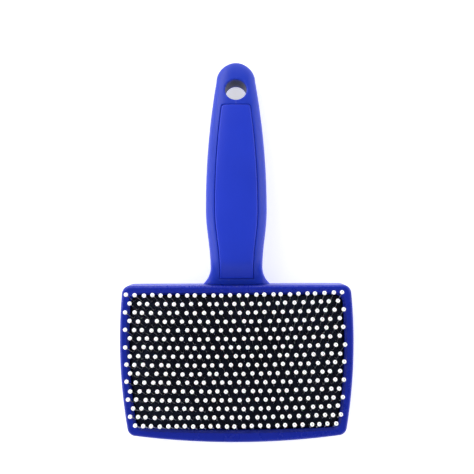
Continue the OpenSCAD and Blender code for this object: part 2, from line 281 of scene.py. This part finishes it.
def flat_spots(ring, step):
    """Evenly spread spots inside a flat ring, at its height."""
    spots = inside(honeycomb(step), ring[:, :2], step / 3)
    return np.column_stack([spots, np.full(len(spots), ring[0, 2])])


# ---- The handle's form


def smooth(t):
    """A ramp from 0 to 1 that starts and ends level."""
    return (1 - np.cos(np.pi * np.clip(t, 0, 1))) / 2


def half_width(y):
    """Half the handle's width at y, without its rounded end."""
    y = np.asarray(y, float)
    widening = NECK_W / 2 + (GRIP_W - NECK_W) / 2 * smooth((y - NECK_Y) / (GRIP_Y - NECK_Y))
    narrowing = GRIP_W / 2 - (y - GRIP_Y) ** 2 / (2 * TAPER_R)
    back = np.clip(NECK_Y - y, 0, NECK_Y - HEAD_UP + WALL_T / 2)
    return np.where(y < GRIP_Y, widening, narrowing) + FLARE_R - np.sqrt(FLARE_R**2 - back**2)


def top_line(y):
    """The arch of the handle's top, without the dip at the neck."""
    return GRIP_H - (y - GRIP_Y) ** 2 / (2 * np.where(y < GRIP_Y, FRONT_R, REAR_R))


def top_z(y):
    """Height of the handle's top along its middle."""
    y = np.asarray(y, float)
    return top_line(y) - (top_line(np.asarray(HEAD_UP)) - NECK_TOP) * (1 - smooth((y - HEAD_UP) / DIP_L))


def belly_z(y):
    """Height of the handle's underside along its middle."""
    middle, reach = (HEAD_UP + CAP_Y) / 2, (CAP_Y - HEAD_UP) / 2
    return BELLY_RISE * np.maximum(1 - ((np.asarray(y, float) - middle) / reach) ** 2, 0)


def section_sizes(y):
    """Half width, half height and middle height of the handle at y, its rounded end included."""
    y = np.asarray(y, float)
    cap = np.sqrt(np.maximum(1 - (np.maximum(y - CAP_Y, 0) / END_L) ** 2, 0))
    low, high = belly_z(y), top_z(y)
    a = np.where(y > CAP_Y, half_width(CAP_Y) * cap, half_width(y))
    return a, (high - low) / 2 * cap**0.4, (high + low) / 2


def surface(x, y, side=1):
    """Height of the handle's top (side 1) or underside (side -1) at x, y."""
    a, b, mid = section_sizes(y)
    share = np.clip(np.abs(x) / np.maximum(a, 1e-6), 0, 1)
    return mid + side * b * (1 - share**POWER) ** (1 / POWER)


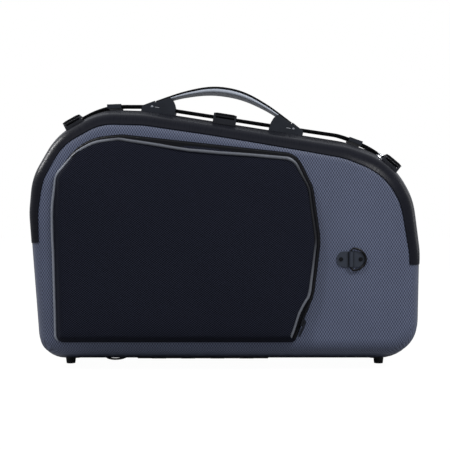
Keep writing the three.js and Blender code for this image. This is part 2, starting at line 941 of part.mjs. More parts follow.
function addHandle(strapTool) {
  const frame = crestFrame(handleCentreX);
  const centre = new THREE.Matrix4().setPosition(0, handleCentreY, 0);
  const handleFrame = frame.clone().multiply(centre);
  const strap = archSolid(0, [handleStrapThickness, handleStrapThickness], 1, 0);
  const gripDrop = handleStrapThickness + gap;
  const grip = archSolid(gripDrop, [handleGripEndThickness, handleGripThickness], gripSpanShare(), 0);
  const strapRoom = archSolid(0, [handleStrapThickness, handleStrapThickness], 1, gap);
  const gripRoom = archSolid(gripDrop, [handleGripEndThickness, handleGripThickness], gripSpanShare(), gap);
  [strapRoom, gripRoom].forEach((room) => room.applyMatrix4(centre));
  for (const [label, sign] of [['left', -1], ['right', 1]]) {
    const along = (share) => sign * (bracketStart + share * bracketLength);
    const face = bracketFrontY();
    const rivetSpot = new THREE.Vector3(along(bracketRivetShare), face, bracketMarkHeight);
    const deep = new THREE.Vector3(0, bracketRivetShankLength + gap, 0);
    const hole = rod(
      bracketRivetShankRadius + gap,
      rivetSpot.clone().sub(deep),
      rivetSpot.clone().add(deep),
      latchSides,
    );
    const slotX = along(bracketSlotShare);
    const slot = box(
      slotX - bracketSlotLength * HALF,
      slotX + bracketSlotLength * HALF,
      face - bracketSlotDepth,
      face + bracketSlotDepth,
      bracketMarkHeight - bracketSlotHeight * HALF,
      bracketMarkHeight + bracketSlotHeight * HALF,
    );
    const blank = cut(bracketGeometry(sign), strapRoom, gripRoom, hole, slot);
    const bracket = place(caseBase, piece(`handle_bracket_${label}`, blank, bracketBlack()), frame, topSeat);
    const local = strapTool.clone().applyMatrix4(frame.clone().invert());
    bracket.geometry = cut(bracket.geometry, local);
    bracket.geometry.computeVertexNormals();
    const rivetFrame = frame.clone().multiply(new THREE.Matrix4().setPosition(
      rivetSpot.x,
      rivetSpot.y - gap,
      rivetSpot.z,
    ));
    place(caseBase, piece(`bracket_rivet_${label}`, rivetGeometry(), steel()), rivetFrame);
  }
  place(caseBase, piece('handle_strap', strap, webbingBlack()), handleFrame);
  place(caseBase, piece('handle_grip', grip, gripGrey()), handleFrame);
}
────
Work required:
Can you restate every record above word for word?

Task solution:
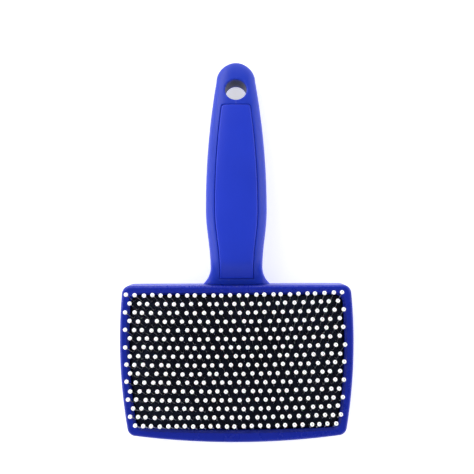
Continue the OpenSCAD and Blender code for this object: part 2, from line 281 of scene.py. This part finishes it.
def flat_spots(ring, step):
    """Evenly spread spots inside a flat ring, at its height."""
    spots = inside(honeycomb(step), ring[:, :2], step / 3)
    return np.column_stack([spots, np.full(len(spots), ring[0, 2])])


# ---- The handle's form


def smooth(t):
    """A ramp from 0 to 1 that starts and ends level."""
    return (1 - np.cos(np.pi * np.clip(t, 0, 1))) / 2


def half_width(y):
    """Half the handle's width at y, without its rounded end."""
    y = np.asarray(y, float)
    widening = NECK_W / 2 + (GRIP_W - NECK_W) / 2 * smooth((y - NECK_Y) / (GRIP_Y - NECK_Y))
    narrowing = GRIP_W / 2 - (y - GRIP_Y) ** 2 / (2 * TAPER_R)
    back = np.clip(NECK_Y - y, 0, NECK_Y - HEAD_UP + WALL_T / 2)
    return np.where(y < GRIP_Y, widening, narrowing) + FLARE_R - np.sqrt(FLARE_R**2 - back**2)


def top_line(y):
    """The arch of the handle's top, without the dip at the neck."""
    return GRIP_H - (y - GRIP_Y) ** 2 / (2 * np.where(y < GRIP_Y, FRONT_R, REAR_R))


def top_z(y):
    """Height of the handle's top along its middle."""
    y = np.asarray(y, float)
    return top_line(y) - (top_line(np.asarray(HEAD_UP)) - NECK_TOP) * (1 - smooth((y - HEAD_UP) / DIP_L))


def belly_z(y):
    """Height of the handle's underside along its middle."""
    middle, reach = (HEAD_UP + CAP_Y) / 2, (CAP_Y - HEAD_UP) / 2
    return BELLY_RISE * np.maximum(1 - ((np.asarray(y, float) - middle) / reach) ** 2, 0)


def section_sizes(y):
    """Half width, half height and middle height of the handle at y, its rounded end included."""
    y = np.asarray(y, float)
    cap = np.sqrt(np.maximum(1 - (np.maximum(y - CAP_Y, 0) / END_L) ** 2, 0))
    low, high = belly_z(y), top_z(y)
    a = np.where(y > CAP_Y, half_width(CAP_Y) * cap, half_width(y))
    return a, (high - low) / 2 * cap**0.4, (high + low) / 2


def surface(x, y, side=1):
    """Height of the handle's top (side 1) or underside (side -1) at x, y."""
    a, b, mid = section_sizes(y)
    share = np.clip(np.abs(x) / np.maximum(a, 1e-6), 0, 1)
    return mid + side * b * (1 - share**POWER) ** (1 / POWER)


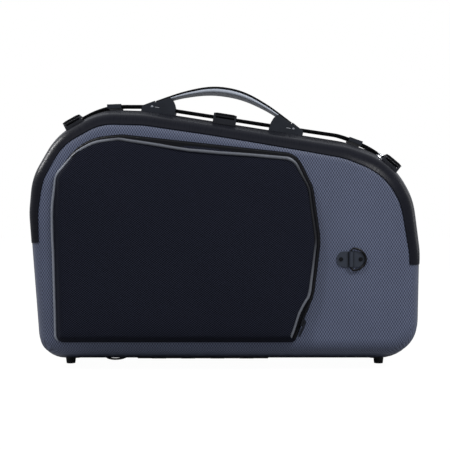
Keep writing the three.js and Blender code for this image. This is part 2, starting at line 941 of part.mjs. More parts follow.
function addHandle(strapTool) {
  const frame = crestFrame(handleCentreX);
  const centre = new THREE.Matrix4().setPosition(0, handleCentreY, 0);
  const handleFrame = frame.clone().multiply(centre);
  const strap = archSolid(0, [handleStrapThickness, handleStrapThickness], 1, 0);
  const gripDrop = handleStrapThickness + gap;
  const grip = archSolid(gripDrop, [handleGripEndThickness, handleGripThickness], gripSpanShare(), 0);
  const strapRoom = archSolid(0, [handleStrapThickness, handleStrapThickness], 1, gap);
  const gripRoom = archSolid(gripDrop, [handleGripEndThickness, handleGripThickness], gripSpanShare(), gap);
  [strapRoom, gripRoom].forEach((room) => room.applyMatrix4(centre));
  for (const [label, sign] of [['left', -1], ['right', 1]]) {
    const along = (share) => sign * (bracketStart + share * bracketLength);
    const face = bracketFrontY();
    const rivetSpot = new THREE.Vector3(along(bracketRivetShare), face, bracketMarkHeight);
    const deep = new THREE.Vector3(0, bracketRivetShankLength + gap, 0);
    const hole = rod(
      bracketRivetShankRadius + gap,
      rivetSpot.clone().sub(deep),
      rivetSpot.clone().add(deep),
      latchSides,
    );
    const slotX = along(bracketSlotShare);
    const slot = box(
      slotX - bracketSlotLength * HALF,
      slotX + bracketSlotLength * HALF,
      face - bracketSlotDepth,
      face + bracketSlotDepth,
      bracketMarkHeight - bracketSlotHeight * HALF,
      bracketMarkHeight + bracketSlotHeight * HALF,
    );
    const blank = cut(bracketGeometry(sign), strapRoom, gripRoom, hole, slot);
    const bracket = place(caseBase, piece(`handle_bracket_${label}`, blank, bracketBlack()), frame, topSeat);
    const local = strapTool.clone().applyMatrix4(frame.clone().invert());
    bracket.geometry = cut(bracket.geometry, local);
    bracket.geometry.computeVertexNormals();
    const rivetFrame = frame.clone().multiply(new THREE.Matrix4().setPosition(
      rivetSpot.x,
      rivetSpot.y - gap,
      rivetSpot.z,
    ));
    place(caseBase, piece(`bracket_rivet_${label}`, rivetGeometry(), steel()), rivetFrame);
  }
  place(caseBase, piece('handle_strap', strap, webbingBlack()), handleFrame);
  place(caseBase, piece('handle_grip', grip, gripGrey()), handleFrame);
}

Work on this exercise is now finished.